Why Have You Forsaken Me?





         Have you ever come to that moment in a story, or even in rel life, where the hero; the one you're rooting in to save the day, the strong one you are counting on to end the reign of terror, suddenly falters? In that moment you see his weakness and you begin to loose faith in him. Can he actually save the day? Maybe the villain will win after all.

          I am grateful to be able to say that the first time I experienced this emotion was as a youngster listening to my mother read the crucifixion account. At least, that's the first clear memory I posses of such an occurrence. I remember knowing how the story would end, and yet still hating that moment when Jesus cries out "ELI, ELI, Lama Sabachthani." to my four year old mind, it sounded like he was giving up. It sounded like at that moment even  Jesus had lost faith in God's power. Of course at that stage I didn't really understand half of it, I kept wondering why Jesus was so upset about the whole ordeal. After all, if God was going to raise him up, what did he need to worry about? It was like knowing the story would end alright even when you were in that lowest point where it looks like the hero has just lost.

          Well, academically, it eventually became clear to me as to why this was such a terrible thing for Jesus. But I didn't actually understand it until recently. I was visiting a friend last year and ended up participating in a role playing activity she had going on over that weekend (I was a mad German prisoner, it was so much fun). At one point in the game, I was confronted with somebody I knew outside of the game. Somebody who was really wonderful in person, and in his character, during the story, he ended up being someone awful in the story, and somehow, even though I knew it was all fake, even though I was aware that when the game was over, he would go back to being the wonderful guy I knew, for just one moment, I felt betrayed.
It wasn't precisely pleasant.
Of course the moment passed quickly, the game ended shortly after, and we all returned to our real selves, but that moment of play acting gave me just an inkling of what it must have been for Jesus on that cross to have His Father turn His back on Him.

       Of course, this was far more than a hundred times worse, than my little moment in a LARP game, but still, I'm grateful for the glimpse God gave me then, because it increased my understanding, and hence my gratitude, for what Christ did for us on the cross, that blackest day in the history of mankind.

       I'm not sure any of us will ever fully comprehend in this lifetime the magnitude of what Jesus actually did for us on the cross, but we can trust, I think that it was the low point for our Hero when a perfect, sinless being cries out that He is forsaken.

       And indeed He was, for all our sin was laid on Him. To think, every perverse, wicked deed I commit either in thought, word, or action, are the paving stones that led Jesus to that horrible moment when the sky went black and God turned away from His own son. Our actions have consequences. Ought we not to feel more grateful that those consequences have been taken off our shoulders; at least, the damning ones? Ought we not to live our lives more carefully in light of the knowledge of the sheer agony Jesus went through so that we would not have to die eternally, cut off from all goodness?

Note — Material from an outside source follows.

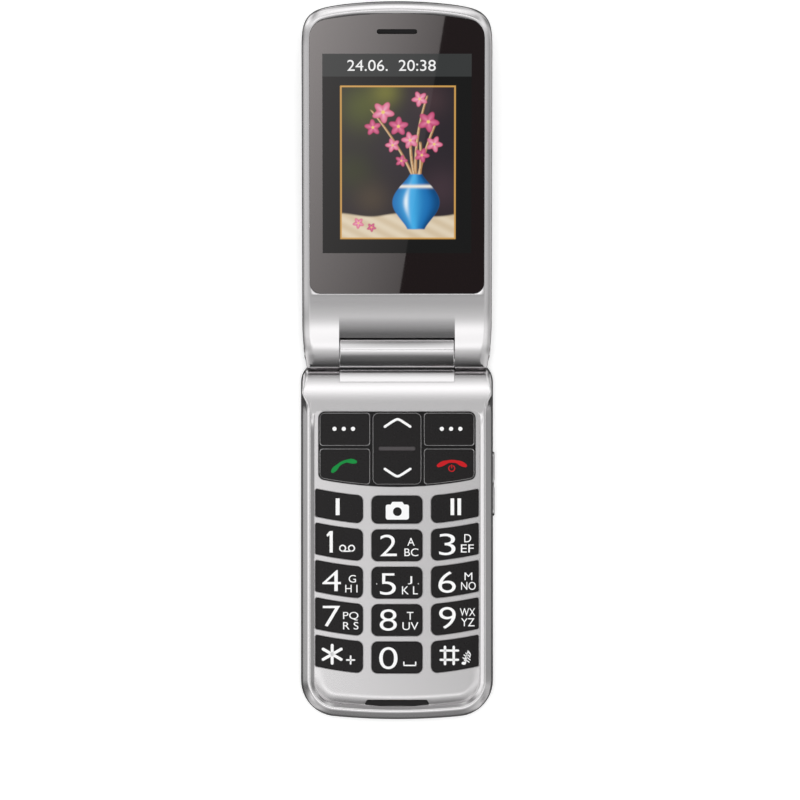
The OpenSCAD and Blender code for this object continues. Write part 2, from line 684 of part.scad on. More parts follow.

        What a wretched soul I am that even knowing only an infinitesimal fraction of what He did for me, would still sin repeatedly against Him.

        Consider the lovingkindess of our Saviour, on this anniversary evening.

                    This beautiful hymn by Thomas Kelly has been one of my favorites for quite a long time. Do you know, that I couldn't find a decent choral recording of it anywhere? Someday, someone will have to rectify that. ;)    Anyhow, I think you'll enjoy this version. 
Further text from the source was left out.